The Way It Was – World Series, 1968

World Series, 1968
3132

1968

In the fifth game of the 1968 World Series, with the Tigers trailing the St. Louis Cardinals three games to one, it was blindingly obvious what they had to do to stay alive: win. On Oct. 7, a Monday afternoon, Tiger Stadium was packed with hopeful fans, knowing full well that the Tigers were the series underdogs. With Mickey Lolich on the mound (he was later named World Series MVP), things didn’t augur well for Detroit as the Cardinals picked up three runs in the first inning. The Tigers scored a pair of runs in the fourth inning and three more in the seventh. But something happened in the fifth inning that could have turned the tide in the Cardinals’ favor. Lou Brock, a lightning-quick base runner who stole so many bases in his career that he was dubbed the Base Burglar, smashed a double, followed by Julian Javier’s single. Brock raced toward home plate, but an alert Willie Horton scooped up the ball and sent a rocket of a throw to catcher Bill Freehan. As this shot by Detroit Free Press photographer Tony Spina reveals, Brock came within a hair’s breadth of being safe. “He shoulda slid,” Spina commented, but hometown fans were relieved he didn’t.
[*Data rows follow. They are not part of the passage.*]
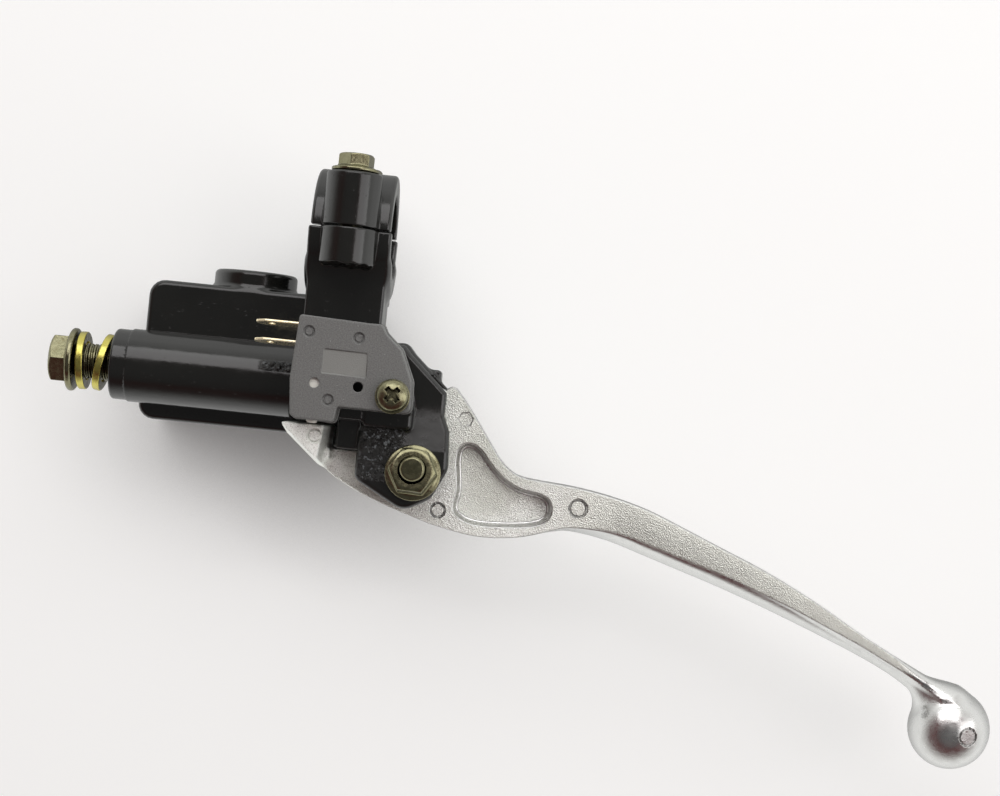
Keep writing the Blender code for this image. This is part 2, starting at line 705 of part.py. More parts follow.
def switch_case():
    """Switch cover and base, held under the casting by one screw and washer."""
    sx, sy = SWITCH_SCREW
    cover = plate("switch_cover", switch_outline(), SWITCH_NEAR_Z, SWITCH_SPLIT_Z, GREY_PLASTIC)
    well = ((-9.1, 24.7), (6.0, 24.9), (8.6, 36.0), (8.6, 44.9), (0.2, 44.9), (-0.3, 49.0), (-9.1, 49.0))
    cut(
        cover,
        plate("switch_well", well, -18.4, -10.0),
        plate("label_recess", rectangle(-3.2, 31.8, 8.0, 38.0, 0.6), -22.0, -19.7),
        rod("peep_hole_a", (-4.9, 40.7, -22), (-4.9, 40.7, -17), 1.3, sides=12),
        rod("peep_hole_b", (6.4, 40.7, -22), (6.4, 40.7, -17), 1.3, sides=12),
        rod("screw_way", (sx, sy, -25), (sx, sy, -10), 2.3, sides=16),
        block("plunger_notch", (PLUNGER_X - 1.9, 47.5, -17.8), (PLUNGER_X + 1.9, 52, -10)),
    )
    for y in (26.3, 31.1):
        cut(cover, block("blade_notch", (-13, y - 1.3, -18.2), (-8, y + 1.3, -10)))

    floor = rounded(
        (
            (-9.8, 24.6, 0.6),
            (11.0, 25.0),
            (15.8, 30.6),
            (19.4, 38.4),
            (19.8, 45.6, 1.0),
            (1.2, 45.8),
            (0.6, 49.8),
            (-9.8, 49.6),
        )
    )
    base = plate("switch_base", floor, SWITCH_SPLIT_Z + GAP, PAD_Z - GAP, GREY_PLASTIC)
    join(base, block("spring_rib", (-7.0, 27.5, -17.8), (-2.8, 28.1, -13.0)))
    cut(base, rod("screw_way_base", (sx, sy, -20), (sx, sy, -5), 2.3, sides=16))

    face = SWITCH_NEAR_Z - GAP
    ring("switch_washer", 2.3, 4.5, face - 0.8, face, ZINC, "Z", SWITCH_SCREW)
    top = face - 0.8 - GAP
    head = ((1.9, -8.2), (1.9, top), (4.1, top), (4.1, top - 1.2), (3.0, top - 2.3))
    profile = ((0, -8.2), *head, (0, top - 2.6))
    screw = turned("switch_screw", profile, ZINC, "Z", SWITCH_SCREW, steps=24)
    cross_recess(screw, sx, sy, top - 2.6, -1.0, math.radians(45))


def switch_blade(name, y, root_x, contact):
    """A spade terminal: tilted outside, then bent along the case to its contact tongue."""
    tilt = Matrix.Rotation(-BLADE_TILT, 4, "X")
    low = (-21.6, y - 0.3, PLUNGER_Z - 2.25)
    high = (root_x + 0.6, y + 0.3, PLUNGER_Z + 2.25)
    blade_part = block(name, low, high, BRASS, tilt)
    lo, hi = sorted((root_x, contact))
    join(
        blade_part,
        block("strip", (root_x, y - 0.3, -17.5), (root_x + 0.6, 36.9, -14.3)),
        block("tongue", (lo, 36.3, -17.5), (hi, 36.9, -14.3)),
    )
    cut(blade_part, rod("blade_hole", (-17.9, y - 3, PLUNGER_Z), (-17.9, y + 3, PLUNGER_Z), 0.9, sides=10))


def switch_works():
    """Terminals, plunger, contact bridge and plunger spring inside the switch."""
    switch_blade("switch_terminal_front", 31.1, -8.6, -6.9)
    switch_blade("switch_terminal_rear", 26.3, 0.0, -2.9)
    at = (PLUNGER_X, PLUNGER_Z)
    profile = ((0, PLUNGER_TIP_Y), (1.0, PLUNGER_TIP_Y), (1.5, 50.4), (1.5, 33.8), (0, 33.8))
    pivot_at(turned("switch_plunger", profile, NYLON, "Y", at, steps=16), PLUNGER_X, 0, PLUNGER_Z)
    lo = (PLUNGER_X - 2.7, 32.9, PLUNGER_Z - 1.8)
    hi = (PLUNGER_X + 2.7, 33.5, PLUNGER_Z + 1.8)
    pivot_at(block("contact_bridge", lo, hi, BRASS), PLUNGER_X, 0, PLUNGER_Z)
    helix("plunger_spring", "Y", (28.7, 32.3), at, 1.4, 0.2, 4, STEEL)


cylinder_body()
reservoir_top()
sight_glass()
clamp()
hose_bolt()
hydraulics()
pivot_hardware()
brake_lever()
switch_case()
switch_works()
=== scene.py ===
"""Looks for the brake master cylinder: fine meshes, materials, stage, light and camera.

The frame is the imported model's: the origin is the centre of the handlebar clamp's bore, +X runs
outboard along the bar, +Y forward and +Z up. Shapes below are written in millimetres, and MM turns
them into metres where a mesh is made.

Castings, mouldings and fasteners are signed distance fields: a function gives how far each point is
from the surface, negative inside. That lets every inner corner be a true cast fillet and every
edge be rounded. skin() turns a field into a mesh whose vertices and normals lie on the field.
"""

import json
import math

import bpy
import numpy as np
from mathutils import Matrix, Vector


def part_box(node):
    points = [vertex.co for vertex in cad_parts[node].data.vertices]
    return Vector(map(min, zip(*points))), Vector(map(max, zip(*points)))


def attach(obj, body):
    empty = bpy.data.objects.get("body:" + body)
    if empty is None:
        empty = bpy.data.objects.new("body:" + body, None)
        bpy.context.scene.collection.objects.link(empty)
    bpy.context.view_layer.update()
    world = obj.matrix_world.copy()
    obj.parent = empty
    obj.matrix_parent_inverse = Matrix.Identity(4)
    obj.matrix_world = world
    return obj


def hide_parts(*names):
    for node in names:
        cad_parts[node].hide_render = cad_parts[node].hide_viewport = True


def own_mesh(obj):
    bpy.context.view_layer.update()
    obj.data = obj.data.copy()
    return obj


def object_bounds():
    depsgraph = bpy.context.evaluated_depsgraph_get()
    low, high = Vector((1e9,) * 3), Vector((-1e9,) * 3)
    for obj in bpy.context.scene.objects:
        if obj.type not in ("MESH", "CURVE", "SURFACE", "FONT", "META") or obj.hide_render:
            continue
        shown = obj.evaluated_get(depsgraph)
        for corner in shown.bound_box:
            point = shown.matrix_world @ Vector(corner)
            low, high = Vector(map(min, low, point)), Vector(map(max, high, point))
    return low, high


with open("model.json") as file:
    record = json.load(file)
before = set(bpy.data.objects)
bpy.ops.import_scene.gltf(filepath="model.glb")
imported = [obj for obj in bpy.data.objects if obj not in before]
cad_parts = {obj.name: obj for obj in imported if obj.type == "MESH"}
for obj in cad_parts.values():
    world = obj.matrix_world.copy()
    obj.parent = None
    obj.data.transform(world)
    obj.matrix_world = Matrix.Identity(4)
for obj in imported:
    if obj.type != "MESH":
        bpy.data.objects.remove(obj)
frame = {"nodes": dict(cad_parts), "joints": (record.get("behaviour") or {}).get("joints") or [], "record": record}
CAD_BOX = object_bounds()
MM = 0.001
DRAFT = 1  # coarser meshes while trying things


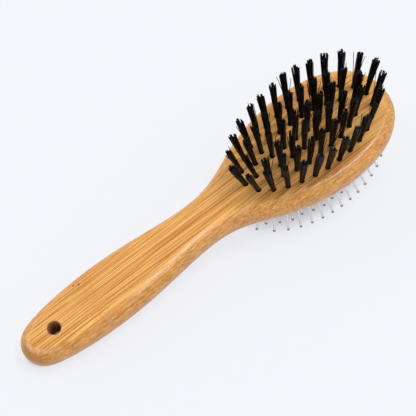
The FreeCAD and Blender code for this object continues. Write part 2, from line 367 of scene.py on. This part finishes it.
def tuftPiece(name, feet, random):
    # Every filament is a thin tube: a round ring carried along a line that starts packed in the
    # socket and fans out to the cut end. Arrays run over tuft, filament, step and side.
    count, each = len(feet), tufts["filaments"]
    tall, deep, fullTurn = tufts["height"], tufts["startDepth"], tufts["fullTurn"]
    axes = tuftAxes(feet)
    axes += random.normal(0, tufts["leanJitter"] / tall, axes.shape)
    axes /= np.linalg.norm(axes, axis=1)[:, None]
    sideways = np.cross(axes, [0.0, 1.0, 0.0])
    sideways /= np.linalg.norm(sideways, axis=1)[:, None]
    other = np.cross(axes, sideways)

    # sunflower packing in the socket
    order = np.arange(each) + 0.5
    turn = order * math.pi * (3 - math.sqrt(5)) + random.uniform(0, fullTurn, (count, 1))
    reach = np.sqrt(order / each) * np.ones((count, 1))
    packed = np.stack([reach * np.cos(turn), reach * np.sin(turn)], -1)

    # towards the cut end they gather in clumps: one in the middle and the rest round it
    clumpTurn = np.arange(tufts["clumps"]) * fullTurn / tufts["clumps"]
    clumpTurn = random.uniform(0, fullTurn, (count, 1)) + clumpTurn
    clumpTurn += random.normal(0, tufts["clumpTurnJitter"], clumpTurn.shape)
    clumpRadius = tufts["clumpPlace"] * random.uniform(*tufts["clumpSpread"], clumpTurn.shape)
    clumpRadius[:, 0] *= tufts["middleClump"]
    centres = np.stack([clumpRadius * np.cos(clumpTurn), clumpRadius * np.sin(clumpTurn)], -1)
    apart = np.linalg.norm(packed[:, :, None] - centres[:, None], axis=-1)
    nearest = apart.argmin(-1)
    tuftIndex = np.arange(count)[:, None]
    centre = centres[tuftIndex, nearest]
    width = random.uniform(*tufts["tipSpread"], (count, 1, 1)) * tufts["tipRadius"]
    flare = (centre + (packed - centre) * tufts["clumpTightness"]) * width
    flare += random.normal(0, tufts["flareJitter"], flare.shape)
    stray = random.random((count, each)) < tufts["strayShare"]
    strayTurn = random.uniform(0, fullTurn, (count, each))
    strayWay = np.stack([np.cos(strayTurn), np.sin(strayTurn)], -1)
    strayAmount = random.uniform(tufts["strayFrom"], 1, (count, each, 1))
    flare += stray[..., None] * strayWay * strayAmount * tufts["strayReach"]

    # the cut is a slanted plane, with each clump a little longer or shorter
    slant = random.normal(0, tufts["cutSlope"], (count, 1, 2))
    clumpLength = random.uniform(*tufts["clumpLengths"], (count, tufts["clumps"])) * tufts["clumpSteps"]
    length = tall + np.sum(slant * packed, -1) + clumpLength[tuftIndex, nearest]
    length += random.uniform(*tufts["filamentLengths"], (count, each)) * tufts["cutUnevenness"]
    length -= stray * random.uniform(0, tufts["strayShortening"], (count, each))
    length = np.minimum(length, tall + tufts["overLength"])

    # each filament's line: from its packed place to its flared one, with a slight bow in between
    step = np.linspace(0, 1, tufts["segments"] + 1)
    rise = -deep + step * (length[..., None] + deep)
    opening = np.clip(rise / tall, 0, 1)[..., None] ** tufts["flareRate"]
    bulge = 1 + tufts["footBulge"] * np.exp(-((rise[..., None] / tufts["bulgeHeight"]) ** 2))
    bow = random.normal(0, tufts["bow"], (count, each, 1, 2)) * (step * (1 - step))[:, None] * 4
    offset = packed[:, :, None] * tufts["rootRadius"] * bulge * (1 - opening)
    offset += flare[:, :, None] * opening + bow

    around = np.linspace(0, 2 * np.pi, tufts["sides"], endpoint=False)
    ring = tufts["filamentRadius"] * np.stack([np.cos(around), np.sin(around)], -1)
    flat = offset[:, :, :, None] + ring
    feet3 = np.column_stack([feet, np.full(count, faceZ)])
    shape = (count, 1, 1, 1, 3)
    points = (feet3.reshape(shape) + axes.reshape(shape) * rise[..., None, None]
              + sideways.reshape(shape) * flat[..., :1] + other.reshape(shape) * flat[..., 1:])

    faces = tubeFaces(count * each, tufts["segments"] + 1, tufts["sides"])
    tone = np.broadcast_to(random.random((count, each, 1, 1)), points.shape[:-1]).ravel()
    height = np.broadcast_to(step[None, None, :, None], points.shape[:-1]).ravel()

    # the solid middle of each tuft, where filaments hide each other: a tapered rod in one tube
    heartStep = np.linspace(0, tufts["heartReach"], len(tufts["heartTaper"]))
    heartRise = -deep + heartStep * (tall + deep)
    heartOpening = np.clip(heartRise / tall, 0, 1) ** tufts["flareRate"]
    heartWidth = tufts["rootRadius"] * (1 - heartOpening)
    heartWidth += tufts["tipRadius"] * heartOpening * tufts["heartFlare"]
    heartWidth = heartWidth * tufts["heartWidth"] * np.array(tufts["heartTaper"])
    around = np.linspace(0, 2 * np.pi, tufts["heartSides"], endpoint=False)
    across = np.stack([np.cos(around), np.sin(around)], -1) * heartWidth[:, None, None]
    shape = (count, 1, 1, 3)
    heart = (feet3.reshape(shape) + axes.reshape(shape) * heartRise[:, None, None]
             + sideways.reshape(shape) * across[..., :1] + other.reshape(shape) * across[..., 1:])
    heartFaces = tubeFaces(count, len(heartStep), tufts["heartSides"], len(tone))
    heartValue = np.zeros(heart.size // 3)
    points = np.concatenate([points.reshape(-1, 3), heart.reshape(-1, 3)])
    piece = polygonMesh(name, points, faces + heartFaces, tufts["smoothAngle"])
    vertexValue(piece, "filamentTone", np.concatenate([tone, heartValue]))
    vertexValue(piece, "filamentHeight", np.concatenate([height, heartValue]))
    return piece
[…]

The Tigers beat the Cardinals, 5-3, that afternoon, and went on to triumph in the next two games in St. Louis, with Freehan making the final play of the series, a pop-out. While St. Louis licked its wounds, Detroit went mental. Confetti rained down from skyscrapers, car horns blared, and revelers poured into the street. It was just a year before when the city was torn asunder by a riot, and winning the World Series was precisely the invigorating tonic Detroit needed.